In the UK we will be talking to Vincent Drost, the Project Curator of the  Romano-British coin finds at the  Department of Coins & Medals at the British Museum. He is studying the Seaton Down Hoard – a massive cache of Roman coins found by a metal detectorist last year. The dates on the coins cover a hundred year period and were buried long before the Romans left Britain and viking and saxon hordes–which raises  many questions. Why were they buried? Who buried them. Why would they have been saved over such a long period of time?

Some of the Roman coins being studied, cleaned and evaluated by Drost. Source: The British Museum
Some of the Roman coins being studied, cleaned and evaluated by Drost. Source: The British Museum

In the US we will be looking at the recovery of the CSS Georgia, a Confederate gun boat sunk on the edge of the channel into the harbor at Savannah Ga. This is a daunting project. Over the past forty years the archaeologists with the US Army Corps of Engineers have dived on the wreckage to study it and gather information on its eventual removal. The wreck is mass of tangled iron and debris accumulated over the hundred and fifty years since it was scuttled by retreating Confederates.

The massive ship was built in Savannah with $115,000 raised by the “Ladies Gunboat Association.”  The hull was 120 feet long and its armor was made from railroad ties and a cladding of railroad iron. The 1,200 ton proved far too massive for its engines–so the Confederates was moored of Fort Jackson below Savannah as a gun platform. By the 1980s, when Archaeology Hour producer Mark Newell dived on the wreck it was a tangled mass of distorted iron and smashed lumber. “I would grade it as one of the most dangerous wreck dives in the Savannah River, “said Newell. “No wonder the Corps has waited until now to tackle it.”

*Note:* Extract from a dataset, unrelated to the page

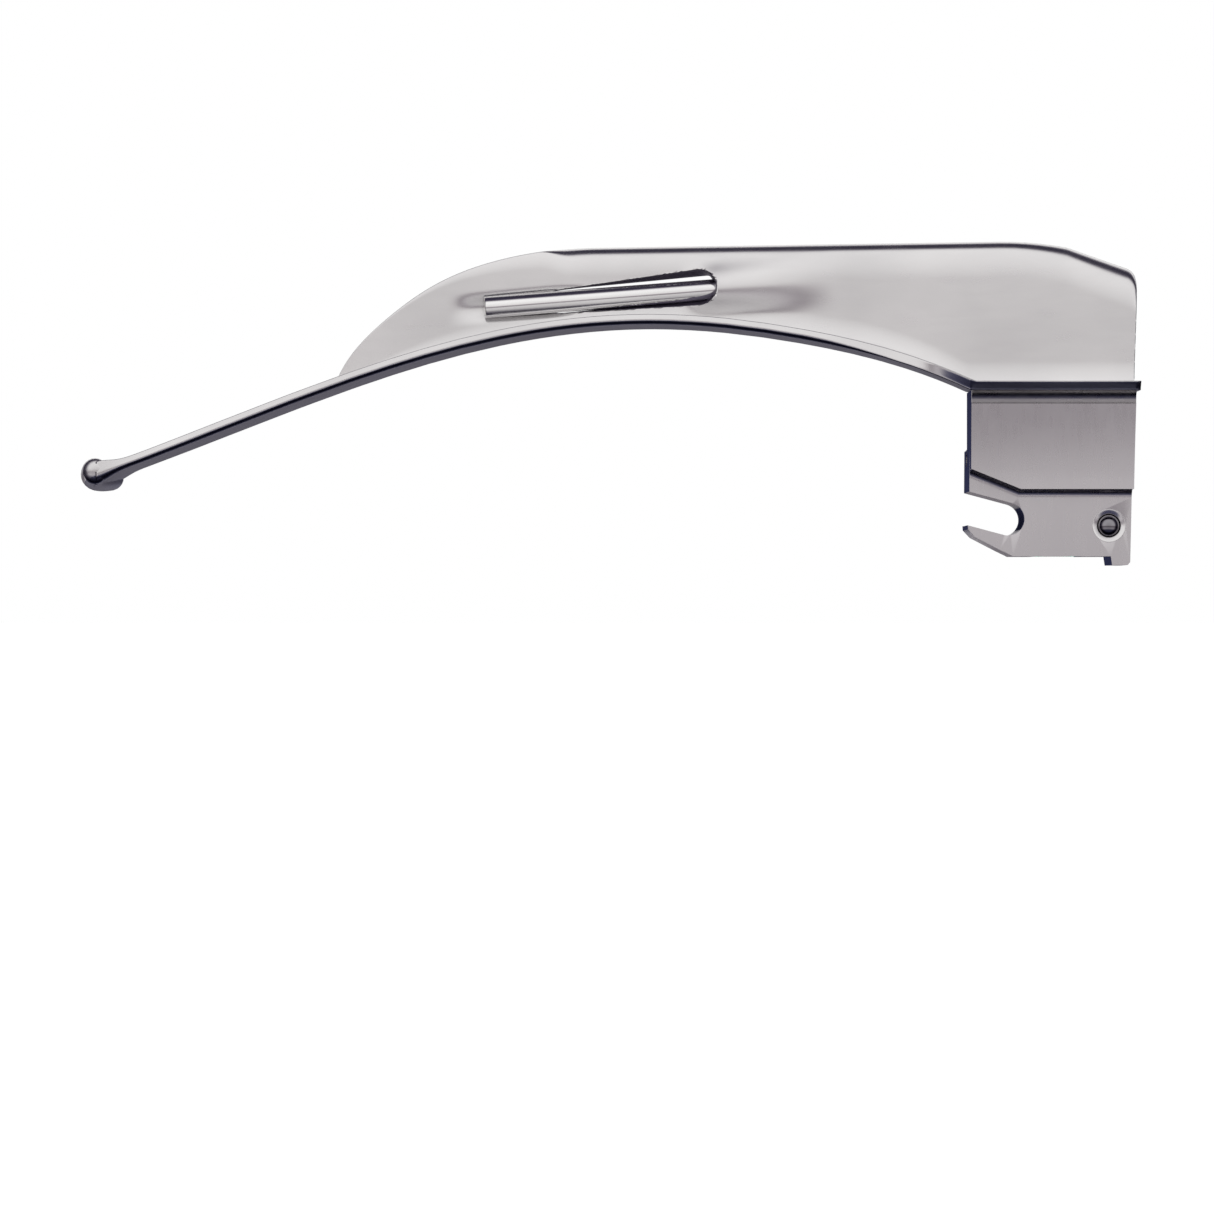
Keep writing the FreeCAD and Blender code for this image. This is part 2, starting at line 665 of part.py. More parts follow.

The Corps will remove the wreck as part of a harbor and channel expansion project. The work will be under the supervision of Corps archaeologist Julie Morgan. Corps spokesman Billy Birdwell tells the Archaeology Hour, “We have begun to remove some pieces of the wreck and some loose material around it. The main work will take some time.” We hope to bring you an interview with Julie Morgan in the near future and will post video on our YouTube Channel.

The CSS Georgia as it looked shortly after its launch (COE)
The CSS Georgia as it looked shortly after its launch (Coe, Today).